11. E’ sufficiente il riferimento all’insegnamento di questa Corte.

Ovvero all’insegnamento secondo cui, qualora il giudice che abbia ritenuto inammissibile una domanda, o un capo di essa, o un singolo motivo di gravame, così spogliandosi della “potestas iudicandi” sul relativo merito, proceda poi comunque all’esame di quest’ultimo, è inammissibile, per difetto di interesse, il motivo di impugnazione della sentenza da lui pronunciata che ne contesti solo la motivazione, da considerarsi svolta “ad abundantiam”, su tale ultimo aspetto (cfr. Cass. (ord.) 19.12.2017, n. 30393; Cass. sez. un. 20.2.2007, n. 3840).

12. Su tale scorta si evidenzia quanto segue.

E’ innegabile nella fattispecie, per un verso, che, così come si è premesso, la corte bresciana ha ribadito la declaratoria di inammissibilità del ricorso, siccome tardivamente proposto, operata dal tribunale.

E’ innegabile nella fattispecie, per altro verso, alla luce dell’illustrazione che se ne è in precedenza operata, che i motivi di ricorso afferiscono tutti al “merito” della statuizione della corte bresciana, ovvero alla motivazione svolta ad abundantiam.

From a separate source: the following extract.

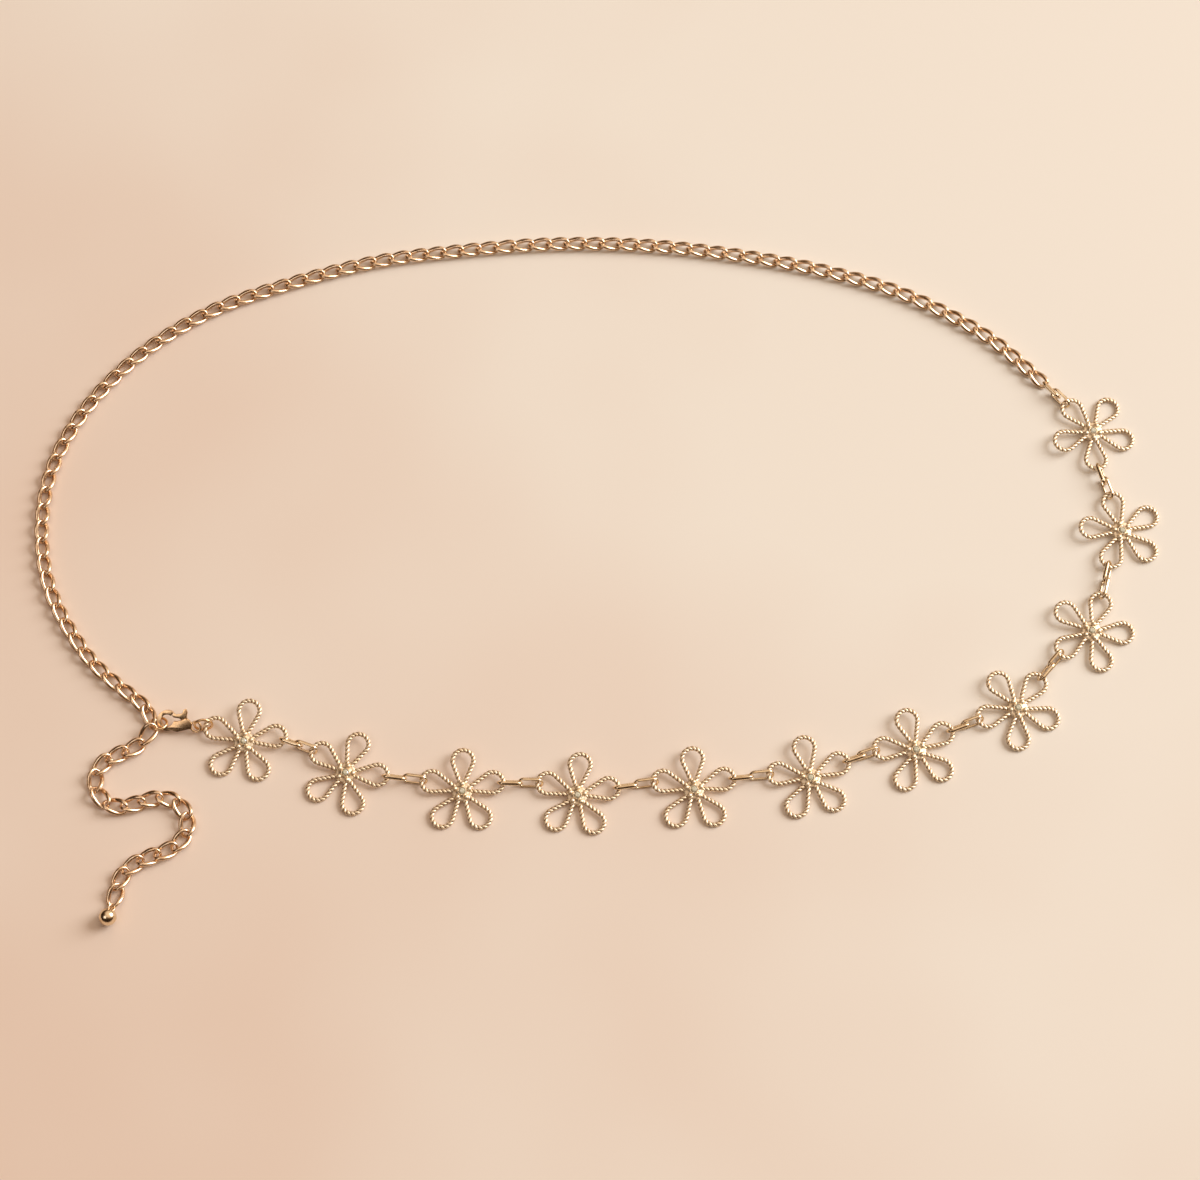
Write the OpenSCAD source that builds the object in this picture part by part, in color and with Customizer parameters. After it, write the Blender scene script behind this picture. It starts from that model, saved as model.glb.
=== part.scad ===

13. Il Ministero dell’Interno si è costituito ai soli fini della partecipazione all’eventuale udienza di discussione. Di fatto dunque non ha svolto alcuna difesa. Nessuna statuizione in ordine alle spese del presente giudizio va pertanto assunta.

14. Ai sensi del D.P.R. n. 115 del 2002, art. 13, comma 1 quater, si dà atto della sussistenza dei presupposti processuali per il versamento, da parte del ricorrente, di un ulteriore importo a titolo di contributo unificato pari a quello previsto per il ricorso ai sensi dell’art. 13, comma 1 bis D.P.R. cit., se dovuto (cfr. Cass. sez, un. 20,2.2020, n. 4315).

PQM

La Corte dichiara inammissibile il ricorso; ai sensi del D.P.R. n. 115 del 2002, art. 13, comma 1 quaterdà atto della sussistenza dei presupposti processuali per il versamento, da parte del ricorrente, di un ulteriore importo a titolo di contributo unificato pari a quello previsto per il ricorso ai sensi dell’art. 13, comma 1 bis D.P.R. cit., se dovuto.

Così deciso in Roma, nella camera di consiglio della sez. seconda civ. della Corte Suprema di Cassazione, il 3 novembre 2020.